-- start Excerpted records --
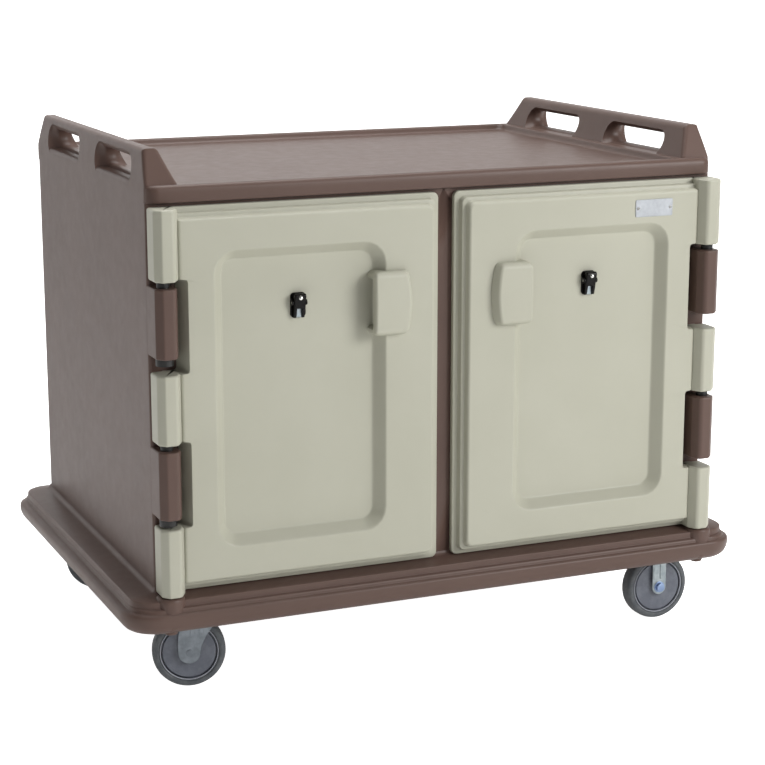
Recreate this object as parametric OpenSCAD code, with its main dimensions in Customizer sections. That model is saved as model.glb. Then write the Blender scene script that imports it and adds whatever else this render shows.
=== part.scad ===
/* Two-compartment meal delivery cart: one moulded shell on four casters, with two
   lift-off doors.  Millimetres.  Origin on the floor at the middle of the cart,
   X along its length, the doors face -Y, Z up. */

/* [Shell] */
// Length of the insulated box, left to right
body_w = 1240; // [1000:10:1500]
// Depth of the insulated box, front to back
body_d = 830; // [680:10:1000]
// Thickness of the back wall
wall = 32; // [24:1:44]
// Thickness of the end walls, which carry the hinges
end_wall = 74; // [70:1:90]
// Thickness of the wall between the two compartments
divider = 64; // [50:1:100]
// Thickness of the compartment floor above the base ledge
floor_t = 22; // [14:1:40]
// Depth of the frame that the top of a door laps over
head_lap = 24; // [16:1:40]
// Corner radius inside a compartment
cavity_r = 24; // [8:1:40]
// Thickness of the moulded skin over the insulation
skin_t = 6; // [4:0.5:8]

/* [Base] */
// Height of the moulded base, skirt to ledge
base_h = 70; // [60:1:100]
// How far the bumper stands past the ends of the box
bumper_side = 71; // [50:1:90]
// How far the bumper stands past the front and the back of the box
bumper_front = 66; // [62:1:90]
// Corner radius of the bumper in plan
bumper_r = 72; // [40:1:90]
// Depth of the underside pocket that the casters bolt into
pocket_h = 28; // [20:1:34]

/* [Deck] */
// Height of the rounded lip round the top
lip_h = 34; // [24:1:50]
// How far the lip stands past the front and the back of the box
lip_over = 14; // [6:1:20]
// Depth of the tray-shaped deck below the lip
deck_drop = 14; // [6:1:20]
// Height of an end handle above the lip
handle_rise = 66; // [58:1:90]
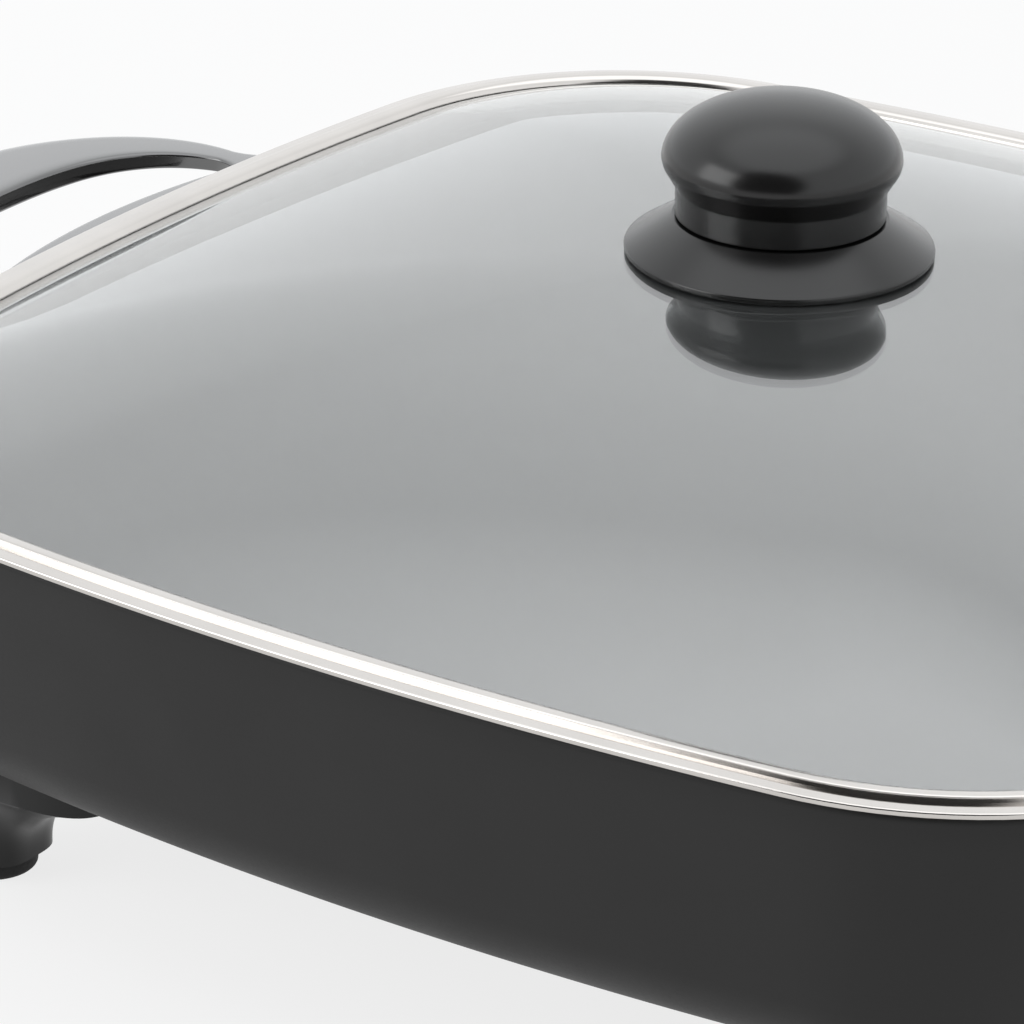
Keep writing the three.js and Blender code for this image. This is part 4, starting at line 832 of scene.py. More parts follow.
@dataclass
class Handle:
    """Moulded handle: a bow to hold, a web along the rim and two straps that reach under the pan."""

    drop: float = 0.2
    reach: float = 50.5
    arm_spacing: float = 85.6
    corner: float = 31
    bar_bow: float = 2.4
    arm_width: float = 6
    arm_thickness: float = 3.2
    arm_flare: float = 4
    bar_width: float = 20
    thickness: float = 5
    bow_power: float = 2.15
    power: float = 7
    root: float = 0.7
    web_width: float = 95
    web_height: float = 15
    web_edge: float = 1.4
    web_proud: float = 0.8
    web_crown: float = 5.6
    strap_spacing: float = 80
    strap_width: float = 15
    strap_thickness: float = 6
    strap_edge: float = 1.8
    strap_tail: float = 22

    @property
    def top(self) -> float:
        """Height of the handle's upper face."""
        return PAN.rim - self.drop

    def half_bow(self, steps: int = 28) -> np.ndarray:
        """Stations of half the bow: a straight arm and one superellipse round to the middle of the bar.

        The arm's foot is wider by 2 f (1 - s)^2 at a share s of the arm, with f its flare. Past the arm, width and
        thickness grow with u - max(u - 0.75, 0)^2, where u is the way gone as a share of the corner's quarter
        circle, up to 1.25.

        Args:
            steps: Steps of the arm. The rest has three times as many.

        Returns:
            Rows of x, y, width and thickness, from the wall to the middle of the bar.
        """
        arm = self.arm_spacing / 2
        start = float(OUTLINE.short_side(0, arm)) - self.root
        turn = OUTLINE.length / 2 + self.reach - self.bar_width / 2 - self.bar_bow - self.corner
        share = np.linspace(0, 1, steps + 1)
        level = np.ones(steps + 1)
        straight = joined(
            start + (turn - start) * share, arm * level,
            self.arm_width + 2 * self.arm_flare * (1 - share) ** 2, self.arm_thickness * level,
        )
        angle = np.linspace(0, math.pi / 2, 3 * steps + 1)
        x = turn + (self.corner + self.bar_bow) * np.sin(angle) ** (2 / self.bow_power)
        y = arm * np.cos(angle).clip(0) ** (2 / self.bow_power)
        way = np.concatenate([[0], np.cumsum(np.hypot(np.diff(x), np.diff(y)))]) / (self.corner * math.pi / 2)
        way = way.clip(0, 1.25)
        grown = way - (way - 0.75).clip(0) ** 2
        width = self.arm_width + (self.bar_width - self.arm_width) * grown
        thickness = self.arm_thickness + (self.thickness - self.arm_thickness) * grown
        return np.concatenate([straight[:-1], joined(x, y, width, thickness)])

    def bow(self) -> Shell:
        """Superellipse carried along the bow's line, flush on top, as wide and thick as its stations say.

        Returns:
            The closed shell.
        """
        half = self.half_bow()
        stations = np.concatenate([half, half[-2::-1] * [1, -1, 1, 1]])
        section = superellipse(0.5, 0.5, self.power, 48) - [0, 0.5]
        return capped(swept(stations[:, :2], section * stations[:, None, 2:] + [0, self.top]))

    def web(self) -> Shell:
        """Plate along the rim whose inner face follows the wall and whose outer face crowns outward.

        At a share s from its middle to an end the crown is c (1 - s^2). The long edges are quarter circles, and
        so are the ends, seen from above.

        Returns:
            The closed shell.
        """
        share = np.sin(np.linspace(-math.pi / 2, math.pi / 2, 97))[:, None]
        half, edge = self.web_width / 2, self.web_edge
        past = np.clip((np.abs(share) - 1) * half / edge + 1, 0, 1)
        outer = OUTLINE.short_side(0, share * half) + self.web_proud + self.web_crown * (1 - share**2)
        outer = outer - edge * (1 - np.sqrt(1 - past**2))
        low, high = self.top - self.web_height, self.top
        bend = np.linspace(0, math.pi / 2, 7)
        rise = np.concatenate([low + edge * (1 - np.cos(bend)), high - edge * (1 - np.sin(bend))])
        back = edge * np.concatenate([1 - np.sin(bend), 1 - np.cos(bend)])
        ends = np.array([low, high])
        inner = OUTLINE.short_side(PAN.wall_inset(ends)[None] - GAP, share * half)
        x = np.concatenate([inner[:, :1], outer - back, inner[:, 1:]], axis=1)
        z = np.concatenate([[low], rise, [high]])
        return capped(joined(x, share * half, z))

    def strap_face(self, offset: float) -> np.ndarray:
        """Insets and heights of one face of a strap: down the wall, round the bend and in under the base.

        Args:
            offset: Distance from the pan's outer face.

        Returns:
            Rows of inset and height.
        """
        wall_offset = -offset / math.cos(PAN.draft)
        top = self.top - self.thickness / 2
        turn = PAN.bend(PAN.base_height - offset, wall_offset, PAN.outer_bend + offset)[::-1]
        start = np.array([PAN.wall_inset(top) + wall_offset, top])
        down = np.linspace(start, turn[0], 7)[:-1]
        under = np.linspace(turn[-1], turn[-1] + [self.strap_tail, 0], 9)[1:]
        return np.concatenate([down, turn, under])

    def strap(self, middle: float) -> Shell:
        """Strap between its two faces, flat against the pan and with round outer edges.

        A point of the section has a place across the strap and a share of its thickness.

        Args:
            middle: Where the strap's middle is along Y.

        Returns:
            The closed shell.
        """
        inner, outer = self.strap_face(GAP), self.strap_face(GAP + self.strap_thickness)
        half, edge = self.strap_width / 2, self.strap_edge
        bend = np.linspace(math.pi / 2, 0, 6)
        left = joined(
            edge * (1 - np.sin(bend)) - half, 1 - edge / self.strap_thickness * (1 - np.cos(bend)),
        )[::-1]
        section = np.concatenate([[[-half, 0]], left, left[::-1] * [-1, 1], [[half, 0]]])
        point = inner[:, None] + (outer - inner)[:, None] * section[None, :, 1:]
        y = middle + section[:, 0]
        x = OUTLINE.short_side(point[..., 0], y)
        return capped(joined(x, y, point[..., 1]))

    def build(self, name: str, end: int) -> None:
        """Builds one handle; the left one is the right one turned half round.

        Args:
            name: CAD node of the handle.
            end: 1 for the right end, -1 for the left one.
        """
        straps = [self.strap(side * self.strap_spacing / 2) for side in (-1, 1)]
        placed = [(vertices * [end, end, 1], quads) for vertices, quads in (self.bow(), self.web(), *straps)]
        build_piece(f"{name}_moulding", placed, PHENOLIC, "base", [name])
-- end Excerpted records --
Work instructions
Nothing outside the span should appear: copy exactly from the line with "Keep writing the" through the line with "handle: a bow".

Finished exercise
Keep writing the three.js and Blender code for this image. This is part 4, starting at line 832 of scene.py. More parts follow.
@dataclass
class Handle:
    """Moulded handle: a bow to hold, a web along the rim and two straps that reach under the pan."""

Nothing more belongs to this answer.